I was reading about your work, and as I understand it, there are two central questions that run through your practice: how painting can be integrated into daily life, and how elements of everyday life can be incorporated into painting. It seems to me that this Venice project is, in a way, a response to both of those questions.
To some extent, yes. One of my main intentions in trying to destabilize the way we exhibit or approach painting is to reflect the fact that everything in the contemporary world is constantly in motion – nothing is truly stable. In response to that, I’ve been interested in making painting more responsive and more open to its surroundings. In a way, I’m aiming for something like a living organism, or a living painting. So, I’ve created different works using a variety of approaches.
For example, one approach is painting as a floor, either as an actual floor, as a stage, or as painting on tiles. When painting becomes a floor, as we walk across it, there are infinite ways of seeing it. In that sense, it remains responsive and open, because there is no fixed point of view. Each time we enter the space, we encounter it differently. It could also take the form of a picnic on a painting, suggesting painting as a place to meet, to exchange ideas, or as a kind of social space. With this project for Venice, however, I approached it from a slightly different angle.
In recent years, I have been working more and more on canvas again, trying to solve this question through it. Then, about a year and a half ago, I realised that the canvas feels most responsive, most alive to me when it is still in the process of being born. So, I suggested showing this process rather than a finished painting.
We are also showing two monumental pieces, and we have been making another floor painting on tiles. In this way, we are covering the entire floor of the pavilion with the painting.
Merike Estna. Photo: Ana Hop/ Estonian Centre for Contemporary Art
And the space itself is a former church?
Yes, it's a former church, but it has been transformed into a children's basketball court. I really loved these layers that almost don’t fit together at all. In the space, it’s very visible as a kind of collage. The basketball court has been built inside the church, and on top of that, there will be my exhibition.
I think this kind of layering is very similar to the way I approach a canvas. I always pile different patterns on top of each other and try to make them appear technically separate, almost like a collage, even though it’s all painting.

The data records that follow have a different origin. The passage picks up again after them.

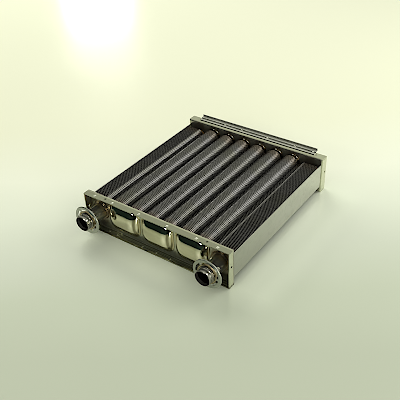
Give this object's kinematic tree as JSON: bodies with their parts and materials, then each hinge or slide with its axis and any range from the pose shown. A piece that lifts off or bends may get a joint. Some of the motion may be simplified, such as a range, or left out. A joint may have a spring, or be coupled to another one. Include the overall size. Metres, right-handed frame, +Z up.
{
  "type": "boiler heat exchanger",
  "caption": "Flat finned water heat exchanger for a wall boiler: tubes between two flanged header plates, pressed turn-round domes and two front connection pipes.",
  "frame": {"origin": "middle of the bounding box's footprint, on the plane that both header plates stand on", "axes": "+Y runs along the tubes from the connection pipes at the front to the hook strip at the back, +X to the right seen from the front, +Z up"},
  "size_m": [0.2124, 0.258, 0.0551],
  "materials": {
    "header_sheet": "satin sheet with fine rolling marks",
    "side_sheet": "satin sheet",
    "tube_steel": "heat-tinted",
    "fin_steel": "dark oxidised",
    "dome_steel": "mirror polished, slightly heat-tinted",
    "pipe_steel": "polished, dark",
    "collar_steel": "matt",
    "braze_metal": "heat-tinted braze"
  },
  "bodies": {
    "root": {"front_header_plate": "header_sheet", "rear_header_plate": "header_sheet", "left_side_plate": "side_sheet", "right_side_plate": "side_sheet", "end_tube_left": "tube_steel", "oval_tube_1": "tube_steel", "oval_tube_2": "tube_steel", "oval_tube_3": "tube_steel", "oval_tube_4": "tube_steel", "oval_tube_5": "tube_steel", "oval_tube_6": "tube_steel", "end_tube_right": "tube_steel", "fin_pack_front": "fin_steel", "fin_pack_rear": "fin_steel", "front_dome_left": "dome_steel", "front_dome_middle": "dome_steel", "front_dome_right": "dome_steel", "rear_dome_1": "dome_steel", "rear_dome_2": "dome_steel", "rear_dome_3": "dome_steel", "rear_dome_4": "dome_steel", "left_pipe": "pipe_steel", "right_pipe": "pipe_steel", "left_pipe_collar": "collar_steel", "right_pipe_collar": "collar_steel", "left_pipe_braze": "braze_metal", "right_pipe_braze": "braze_metal", "rear_tube_braze": "braze_metal", "rear_hook_strip": "header_sheet"}
  },
  "joints": []
}
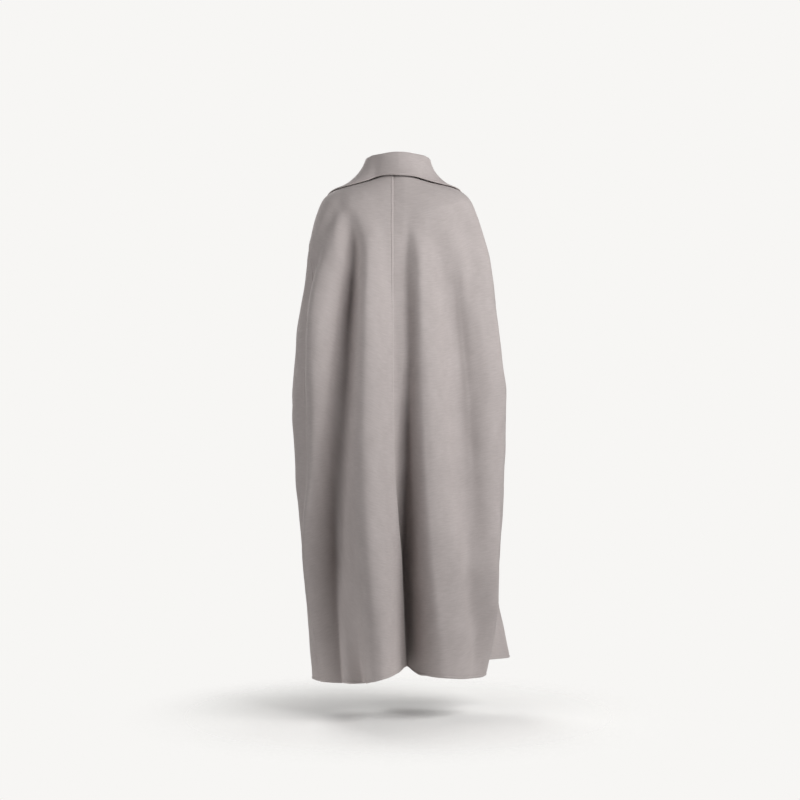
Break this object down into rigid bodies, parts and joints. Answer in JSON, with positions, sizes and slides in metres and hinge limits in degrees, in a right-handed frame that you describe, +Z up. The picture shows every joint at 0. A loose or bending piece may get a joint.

So I think the space is really ideal for me. It’s part of a community centre, which I also really like, because it’s part of the “real Venice”. When you enter the courtyard in front of the pavilion, you step into this “real Venice”, even though it’s very close to the Giardini and Via Garibaldi, areas that are crowded and full of exhibitions.
Merike Estna, an egg, a larva, a nymph. 2018. Mural, a floor of 4,260 hand-painted glazed tiles, nine vases with beeswax candles, and a performative element. View to exhibition "Give Up The Ghost", 13th Baltic Triennial, Tallinn Art Hall, curated by Vincent Honoré. Photo courtesy of CCA, Estonia and Anu Vahtra

And at the opening of the Biennale, for people coming to the Estonian Pavilion, what will they see? Will the process of creating only start once the Biennale opens?
We are already installing a floor made out of tiles. We’ve been painting and firing the tiles since the beginning of January. The floor is made up of around 25,000 tiles, and the entire surface is covered with a painting.
As part of this floor piece, there is also a long bench, quite monumental in scale, roughly 26 metres long. It’s for visitors, but also for me and for the exhibition’s mediators. It’s covered with painted tiles as well. So, visitors will see the floor painting already in place, but there will also be additions during the Biennale. The way I work with canvases is that the first layer is poured onto the floor; I put the canvas on the floor, and some paint always leaks over the edges. The tile floor will receive another layer in a similar way during the Biennale.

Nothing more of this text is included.